▸ **INSTRUCTIONS FOR THE TASK**
Write out exactly the lines below that run from the one containing "for height, z" through the one containing "imported = [obj", both included, with no other lines.

▸ **GIVEN MATERIAL**

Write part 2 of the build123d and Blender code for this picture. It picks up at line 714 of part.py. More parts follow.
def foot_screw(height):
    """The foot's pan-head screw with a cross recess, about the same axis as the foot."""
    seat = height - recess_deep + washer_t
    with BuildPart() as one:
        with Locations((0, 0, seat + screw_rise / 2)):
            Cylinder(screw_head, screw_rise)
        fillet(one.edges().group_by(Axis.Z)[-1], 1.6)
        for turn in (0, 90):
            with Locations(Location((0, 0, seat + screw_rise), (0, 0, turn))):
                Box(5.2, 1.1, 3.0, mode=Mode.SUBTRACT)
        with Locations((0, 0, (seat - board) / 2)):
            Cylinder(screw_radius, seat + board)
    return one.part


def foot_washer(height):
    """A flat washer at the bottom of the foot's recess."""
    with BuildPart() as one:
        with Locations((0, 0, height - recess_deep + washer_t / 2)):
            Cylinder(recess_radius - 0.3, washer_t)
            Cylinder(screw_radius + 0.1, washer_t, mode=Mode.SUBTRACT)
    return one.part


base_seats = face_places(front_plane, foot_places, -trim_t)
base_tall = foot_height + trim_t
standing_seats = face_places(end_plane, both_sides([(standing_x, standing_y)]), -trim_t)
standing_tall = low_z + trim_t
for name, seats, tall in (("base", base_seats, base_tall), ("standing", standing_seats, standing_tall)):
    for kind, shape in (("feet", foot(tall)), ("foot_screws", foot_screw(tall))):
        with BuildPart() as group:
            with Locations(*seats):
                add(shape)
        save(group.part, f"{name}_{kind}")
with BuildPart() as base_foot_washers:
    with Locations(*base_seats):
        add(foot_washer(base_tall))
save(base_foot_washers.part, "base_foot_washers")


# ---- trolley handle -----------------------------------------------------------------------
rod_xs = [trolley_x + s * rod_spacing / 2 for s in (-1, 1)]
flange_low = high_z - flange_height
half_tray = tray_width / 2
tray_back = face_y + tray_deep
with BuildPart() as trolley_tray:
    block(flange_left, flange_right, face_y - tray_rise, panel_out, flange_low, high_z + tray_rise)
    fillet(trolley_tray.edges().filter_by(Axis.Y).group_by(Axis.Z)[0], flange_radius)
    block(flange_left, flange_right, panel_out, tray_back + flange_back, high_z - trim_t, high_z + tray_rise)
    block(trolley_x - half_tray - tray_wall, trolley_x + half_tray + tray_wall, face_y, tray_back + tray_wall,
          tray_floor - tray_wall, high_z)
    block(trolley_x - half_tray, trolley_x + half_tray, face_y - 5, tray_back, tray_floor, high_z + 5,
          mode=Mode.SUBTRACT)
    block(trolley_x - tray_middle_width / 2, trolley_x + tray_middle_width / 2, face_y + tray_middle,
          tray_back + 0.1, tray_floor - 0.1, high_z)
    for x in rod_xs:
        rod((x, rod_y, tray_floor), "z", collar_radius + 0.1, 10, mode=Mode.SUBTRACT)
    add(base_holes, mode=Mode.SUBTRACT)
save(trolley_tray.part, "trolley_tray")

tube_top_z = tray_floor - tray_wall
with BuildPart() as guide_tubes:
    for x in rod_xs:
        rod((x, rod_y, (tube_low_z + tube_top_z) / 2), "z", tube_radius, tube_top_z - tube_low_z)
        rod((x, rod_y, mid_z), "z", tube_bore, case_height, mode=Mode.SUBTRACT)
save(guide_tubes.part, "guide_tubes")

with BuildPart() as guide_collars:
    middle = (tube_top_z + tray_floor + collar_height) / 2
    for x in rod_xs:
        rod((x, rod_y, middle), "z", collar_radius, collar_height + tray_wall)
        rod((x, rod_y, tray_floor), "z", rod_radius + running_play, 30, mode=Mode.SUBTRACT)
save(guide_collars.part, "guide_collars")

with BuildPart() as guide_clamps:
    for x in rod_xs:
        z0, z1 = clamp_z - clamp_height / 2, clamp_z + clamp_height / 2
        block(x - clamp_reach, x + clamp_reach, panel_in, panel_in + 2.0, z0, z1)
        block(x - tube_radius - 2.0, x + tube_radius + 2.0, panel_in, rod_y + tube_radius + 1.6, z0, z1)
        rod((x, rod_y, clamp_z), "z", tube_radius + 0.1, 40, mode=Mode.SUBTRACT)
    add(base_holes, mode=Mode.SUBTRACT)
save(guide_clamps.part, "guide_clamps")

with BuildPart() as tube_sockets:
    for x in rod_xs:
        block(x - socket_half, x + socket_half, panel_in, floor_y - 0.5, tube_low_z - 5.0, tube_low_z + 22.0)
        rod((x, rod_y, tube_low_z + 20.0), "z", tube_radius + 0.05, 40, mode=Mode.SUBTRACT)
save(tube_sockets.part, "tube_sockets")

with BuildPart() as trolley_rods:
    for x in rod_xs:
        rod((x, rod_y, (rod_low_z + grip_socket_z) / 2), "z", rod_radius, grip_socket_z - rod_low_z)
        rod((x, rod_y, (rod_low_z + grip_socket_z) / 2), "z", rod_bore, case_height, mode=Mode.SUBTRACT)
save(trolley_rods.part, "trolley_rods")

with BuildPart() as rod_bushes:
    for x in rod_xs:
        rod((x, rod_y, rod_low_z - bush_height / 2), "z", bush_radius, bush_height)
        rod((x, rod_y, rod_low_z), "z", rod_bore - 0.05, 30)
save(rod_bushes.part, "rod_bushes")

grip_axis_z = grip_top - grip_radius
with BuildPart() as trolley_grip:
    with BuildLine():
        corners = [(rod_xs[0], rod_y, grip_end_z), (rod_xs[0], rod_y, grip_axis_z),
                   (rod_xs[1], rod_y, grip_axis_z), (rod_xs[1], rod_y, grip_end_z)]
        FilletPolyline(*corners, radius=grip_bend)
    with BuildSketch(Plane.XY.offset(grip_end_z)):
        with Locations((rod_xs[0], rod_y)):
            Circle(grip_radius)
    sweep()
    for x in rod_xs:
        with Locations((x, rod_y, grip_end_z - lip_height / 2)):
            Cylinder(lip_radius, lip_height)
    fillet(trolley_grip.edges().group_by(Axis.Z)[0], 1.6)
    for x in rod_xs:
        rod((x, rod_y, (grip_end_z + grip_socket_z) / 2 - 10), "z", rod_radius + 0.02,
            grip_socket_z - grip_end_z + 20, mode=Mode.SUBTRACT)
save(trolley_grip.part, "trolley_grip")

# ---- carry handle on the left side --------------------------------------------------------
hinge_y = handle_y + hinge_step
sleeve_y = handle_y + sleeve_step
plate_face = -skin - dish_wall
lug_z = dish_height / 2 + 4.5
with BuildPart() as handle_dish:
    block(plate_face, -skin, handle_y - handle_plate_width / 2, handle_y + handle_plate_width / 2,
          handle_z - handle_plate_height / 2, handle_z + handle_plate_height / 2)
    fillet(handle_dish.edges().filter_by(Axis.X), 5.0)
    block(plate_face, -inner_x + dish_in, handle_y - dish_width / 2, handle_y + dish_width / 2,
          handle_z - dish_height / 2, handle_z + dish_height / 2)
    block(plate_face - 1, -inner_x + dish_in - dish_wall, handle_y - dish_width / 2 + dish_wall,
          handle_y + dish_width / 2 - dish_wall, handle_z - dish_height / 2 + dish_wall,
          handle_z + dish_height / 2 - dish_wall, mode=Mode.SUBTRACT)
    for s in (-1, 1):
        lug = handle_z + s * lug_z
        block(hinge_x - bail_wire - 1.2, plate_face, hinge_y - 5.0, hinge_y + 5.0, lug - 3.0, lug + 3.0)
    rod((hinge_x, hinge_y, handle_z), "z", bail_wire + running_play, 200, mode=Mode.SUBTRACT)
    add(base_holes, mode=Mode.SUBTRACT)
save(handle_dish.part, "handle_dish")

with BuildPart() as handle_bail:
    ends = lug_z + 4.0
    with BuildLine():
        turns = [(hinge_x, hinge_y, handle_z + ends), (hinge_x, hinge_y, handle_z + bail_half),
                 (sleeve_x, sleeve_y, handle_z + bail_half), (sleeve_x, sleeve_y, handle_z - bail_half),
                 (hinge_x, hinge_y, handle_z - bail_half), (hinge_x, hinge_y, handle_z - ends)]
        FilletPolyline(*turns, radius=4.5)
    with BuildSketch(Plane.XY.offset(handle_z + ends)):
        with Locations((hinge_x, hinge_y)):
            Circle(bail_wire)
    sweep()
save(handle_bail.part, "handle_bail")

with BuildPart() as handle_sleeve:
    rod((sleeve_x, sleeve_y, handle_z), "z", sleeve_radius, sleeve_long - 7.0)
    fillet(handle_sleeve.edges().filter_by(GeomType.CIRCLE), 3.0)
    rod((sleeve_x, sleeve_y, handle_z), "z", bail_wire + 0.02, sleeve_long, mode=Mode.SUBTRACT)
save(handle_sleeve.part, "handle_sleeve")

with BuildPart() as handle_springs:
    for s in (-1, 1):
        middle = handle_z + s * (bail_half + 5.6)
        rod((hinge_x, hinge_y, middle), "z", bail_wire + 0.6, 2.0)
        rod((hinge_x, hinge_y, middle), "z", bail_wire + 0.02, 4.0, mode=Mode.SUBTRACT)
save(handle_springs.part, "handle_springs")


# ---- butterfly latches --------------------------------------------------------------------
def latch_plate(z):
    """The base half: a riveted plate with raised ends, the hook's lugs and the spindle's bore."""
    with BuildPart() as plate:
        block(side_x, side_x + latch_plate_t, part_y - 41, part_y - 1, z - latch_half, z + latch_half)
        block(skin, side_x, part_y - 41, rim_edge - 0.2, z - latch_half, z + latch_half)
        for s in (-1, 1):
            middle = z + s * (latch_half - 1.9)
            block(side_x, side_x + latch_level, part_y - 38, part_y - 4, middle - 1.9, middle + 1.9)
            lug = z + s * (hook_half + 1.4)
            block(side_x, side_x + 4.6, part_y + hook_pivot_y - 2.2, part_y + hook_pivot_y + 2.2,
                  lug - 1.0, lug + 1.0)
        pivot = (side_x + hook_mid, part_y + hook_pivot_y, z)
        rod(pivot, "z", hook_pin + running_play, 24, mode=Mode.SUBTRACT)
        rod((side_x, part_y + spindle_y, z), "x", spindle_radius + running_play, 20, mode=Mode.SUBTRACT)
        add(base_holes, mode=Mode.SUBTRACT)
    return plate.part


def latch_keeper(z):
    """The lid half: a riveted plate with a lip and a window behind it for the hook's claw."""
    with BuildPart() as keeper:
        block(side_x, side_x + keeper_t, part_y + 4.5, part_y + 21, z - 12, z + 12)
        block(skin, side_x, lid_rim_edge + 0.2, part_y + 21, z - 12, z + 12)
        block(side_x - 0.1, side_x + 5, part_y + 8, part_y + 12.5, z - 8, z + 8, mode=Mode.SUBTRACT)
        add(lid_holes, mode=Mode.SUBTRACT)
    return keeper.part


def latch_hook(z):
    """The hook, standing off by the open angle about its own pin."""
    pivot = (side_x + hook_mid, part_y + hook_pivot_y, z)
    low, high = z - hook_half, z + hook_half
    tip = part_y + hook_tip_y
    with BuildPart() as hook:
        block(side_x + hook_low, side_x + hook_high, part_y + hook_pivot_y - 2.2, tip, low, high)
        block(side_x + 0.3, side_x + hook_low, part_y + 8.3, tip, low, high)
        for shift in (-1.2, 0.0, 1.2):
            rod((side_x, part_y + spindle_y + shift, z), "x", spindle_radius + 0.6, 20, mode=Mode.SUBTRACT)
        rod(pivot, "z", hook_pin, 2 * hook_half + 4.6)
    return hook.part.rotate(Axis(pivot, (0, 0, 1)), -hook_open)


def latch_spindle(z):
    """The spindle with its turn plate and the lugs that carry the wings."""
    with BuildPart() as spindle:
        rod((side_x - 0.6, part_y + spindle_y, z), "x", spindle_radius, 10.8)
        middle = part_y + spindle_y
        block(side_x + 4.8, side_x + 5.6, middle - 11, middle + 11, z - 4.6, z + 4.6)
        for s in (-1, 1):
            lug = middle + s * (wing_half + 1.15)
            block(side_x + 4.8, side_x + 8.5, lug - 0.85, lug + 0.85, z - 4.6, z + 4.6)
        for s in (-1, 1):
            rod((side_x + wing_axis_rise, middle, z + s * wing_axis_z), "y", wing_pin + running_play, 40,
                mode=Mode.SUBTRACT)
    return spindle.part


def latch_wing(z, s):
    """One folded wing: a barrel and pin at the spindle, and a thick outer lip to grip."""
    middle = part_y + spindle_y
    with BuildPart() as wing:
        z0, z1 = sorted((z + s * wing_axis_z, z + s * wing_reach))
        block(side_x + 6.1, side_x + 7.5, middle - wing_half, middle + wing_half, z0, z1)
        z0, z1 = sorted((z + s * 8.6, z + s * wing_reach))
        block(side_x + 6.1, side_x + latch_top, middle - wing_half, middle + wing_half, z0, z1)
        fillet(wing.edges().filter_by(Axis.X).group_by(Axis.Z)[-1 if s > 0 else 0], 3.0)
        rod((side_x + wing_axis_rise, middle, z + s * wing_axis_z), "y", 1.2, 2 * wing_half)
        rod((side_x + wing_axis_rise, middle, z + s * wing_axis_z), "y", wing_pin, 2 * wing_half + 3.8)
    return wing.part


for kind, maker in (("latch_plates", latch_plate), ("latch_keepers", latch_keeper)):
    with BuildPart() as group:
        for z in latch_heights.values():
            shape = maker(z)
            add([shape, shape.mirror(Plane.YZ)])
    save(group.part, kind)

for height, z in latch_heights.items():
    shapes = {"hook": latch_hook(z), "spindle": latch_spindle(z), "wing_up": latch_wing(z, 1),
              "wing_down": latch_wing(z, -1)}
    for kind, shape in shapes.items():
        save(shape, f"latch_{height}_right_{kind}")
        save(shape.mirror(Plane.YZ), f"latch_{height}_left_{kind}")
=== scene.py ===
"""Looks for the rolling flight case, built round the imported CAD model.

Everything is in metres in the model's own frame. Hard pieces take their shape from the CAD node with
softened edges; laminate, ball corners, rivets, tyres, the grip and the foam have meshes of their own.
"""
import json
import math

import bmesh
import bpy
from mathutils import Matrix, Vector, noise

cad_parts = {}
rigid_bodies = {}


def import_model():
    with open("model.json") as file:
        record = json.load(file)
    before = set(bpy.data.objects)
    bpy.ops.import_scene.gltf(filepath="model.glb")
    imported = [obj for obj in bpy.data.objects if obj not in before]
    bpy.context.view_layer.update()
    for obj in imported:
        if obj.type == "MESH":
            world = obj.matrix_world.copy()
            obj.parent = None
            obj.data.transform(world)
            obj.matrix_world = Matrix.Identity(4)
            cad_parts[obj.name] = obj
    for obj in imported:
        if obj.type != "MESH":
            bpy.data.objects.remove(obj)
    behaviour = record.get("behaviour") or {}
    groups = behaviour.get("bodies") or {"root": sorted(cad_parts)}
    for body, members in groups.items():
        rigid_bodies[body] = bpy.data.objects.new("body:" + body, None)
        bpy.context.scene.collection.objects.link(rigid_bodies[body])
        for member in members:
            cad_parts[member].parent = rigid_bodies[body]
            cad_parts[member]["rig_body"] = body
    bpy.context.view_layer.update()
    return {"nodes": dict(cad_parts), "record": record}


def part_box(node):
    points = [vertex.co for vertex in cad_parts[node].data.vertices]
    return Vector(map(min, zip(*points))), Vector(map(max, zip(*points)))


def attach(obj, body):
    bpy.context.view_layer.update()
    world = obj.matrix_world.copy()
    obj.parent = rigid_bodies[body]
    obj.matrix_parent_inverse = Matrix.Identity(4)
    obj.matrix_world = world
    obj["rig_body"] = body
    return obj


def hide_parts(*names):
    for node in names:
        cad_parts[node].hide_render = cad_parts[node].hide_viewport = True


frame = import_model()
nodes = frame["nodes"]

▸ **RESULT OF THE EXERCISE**
for height, z in latch_heights.items():
    shapes = {"hook": latch_hook(z), "spindle": latch_spindle(z), "wing_up": latch_wing(z, 1),
              "wing_down": latch_wing(z, -1)}
    for kind, shape in shapes.items():
        save(shape, f"latch_{height}_right_{kind}")
        save(shape.mirror(Plane.YZ), f"latch_{height}_left_{kind}")
=== scene.py ===
"""Looks for the rolling flight case, built round the imported CAD model.

Everything is in metres in the model's own frame. Hard pieces take their shape from the CAD node with
softened edges; laminate, ball corners, rivets, tyres, the grip and the foam have meshes of their own.
"""
import json
import math

import bmesh
import bpy
from mathutils import Matrix, Vector, noise

cad_parts = {}
rigid_bodies = {}


def import_model():
    with open("model.json") as file:
        record = json.load(file)
    before = set(bpy.data.objects)
    bpy.ops.import_scene.gltf(filepath="model.glb")
    imported = [obj for obj in bpy.data.objects if obj not in before]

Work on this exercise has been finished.